年末調整の準備が始まる時期です。
対象者へ確認する事項や提出してもらう書類が多く、段取りや準備等を早めに進めておくことで業務効率が上がります。
特に今年は、記入様式が変更されているため、戸惑う方が増えることが予想されますので、年末調整の申告書回収を進める前に、変更点を整理し、申告書の提出忘れや証明書の添付もれがないよう注意しましょう。
給与所得控除に関する改正
収入金額をもとに計算される給与所得控除が令和元年分から一律10万円引き下げられ、また上限が195万円になります。
基礎控除および所得金額調整控除に関する改正
合計所得金額2,400万円以下の場合、基礎控除額48万円に改正
合計所得金額2,400万円超 2,450万円以下の場合、基礎控除額32万円に改正
合計所得金額2,450万円超 2,500万円以下の場合、基礎控除額16万円に改正
なお、合計所得金額2,500万円を超える所得者は、基礎控除の適用を受けられなくなりました。
2 子ども・特別障害者を有する者等の所得金額調整控除の創設
その年の給与の収入金額が850万円を超える所得者のうち、
①特別障害者に該当する人
②年齢23歳未満の扶養親族を有する人
③特別障害者である同一生計配偶者を有する人
④特別障害者である同一生計扶養親族を有する人
①~④のいずれかに該当する場合に、下の計算式で出た金額を、給与所得の金額から控除することとされました。
(給与の収入金額-850万)×10%
※ただし、給与の収入金額が1,000万円を超える場合には、1,000万円
各種所得控除等を受けるための扶養親族等の合計所得金額要件等の改正
同一生計配偶者、扶養親族、源泉控除対象配偶者、配偶者特別控除の対象となる配偶者および勤労学生の合計所得金額要件が、それぞれ10万円引き上げられました。
ひとり親控除および寡婦(寡夫)控除に関する改正
1 未婚のひとり親に対する税制上の措置
①生計を一にする子を有する
②合計所得金額が500万円以下
③その人と事実上婚姻関係と同様の事情にあると認められる人がいないこと
①~③すべてにあてはまるひとり親は、ひとり親控除が適用され、その年分の総所得金額、退職所得金額、山林所得金額から35万円を控除することになりました。
2 寡婦(寡夫)控除の見直し
ひとり親控除に該当しない寡婦(寡夫)が寡婦(寡夫)控除の該当者となり、控除額は27万円となります。
ひとり親控除に該当しないが、寡婦(寡夫)控除に該当する方とは?
なお「特別な寡婦」に該当する場合の寡婦控除の特例が廃止されました。
改正前は寡婦(控除額27万円)に該当する者が、今回の改正でひとり親(控除額35万円)に該当するケースも出てきますので、年末調整の際にその異動内容について申告をする必要があります。

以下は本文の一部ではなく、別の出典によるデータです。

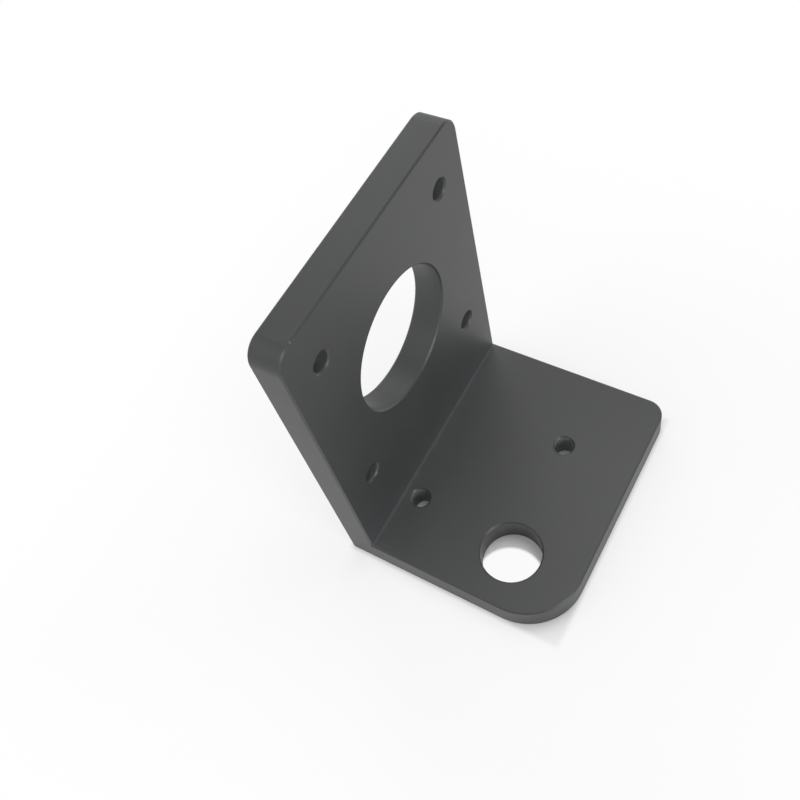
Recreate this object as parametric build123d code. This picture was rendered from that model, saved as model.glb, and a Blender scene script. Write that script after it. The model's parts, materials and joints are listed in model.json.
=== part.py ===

年末調整関係書類のうち、一定の申告書の電子化は認められていましたが、令和2年10月1日以後に提出する、生命保険料、地震保険料控除、住宅借入金等特別控除に係る証明書等についても電子化が可能となりました。
なお、電子データとして申告書等の提出を受けるには、予め所轄税務署長へ「源泉徴収に関する申告書に記載すべき事項の電磁的方法による提供の承認申告書」を提出し、承認を受ける必要があります。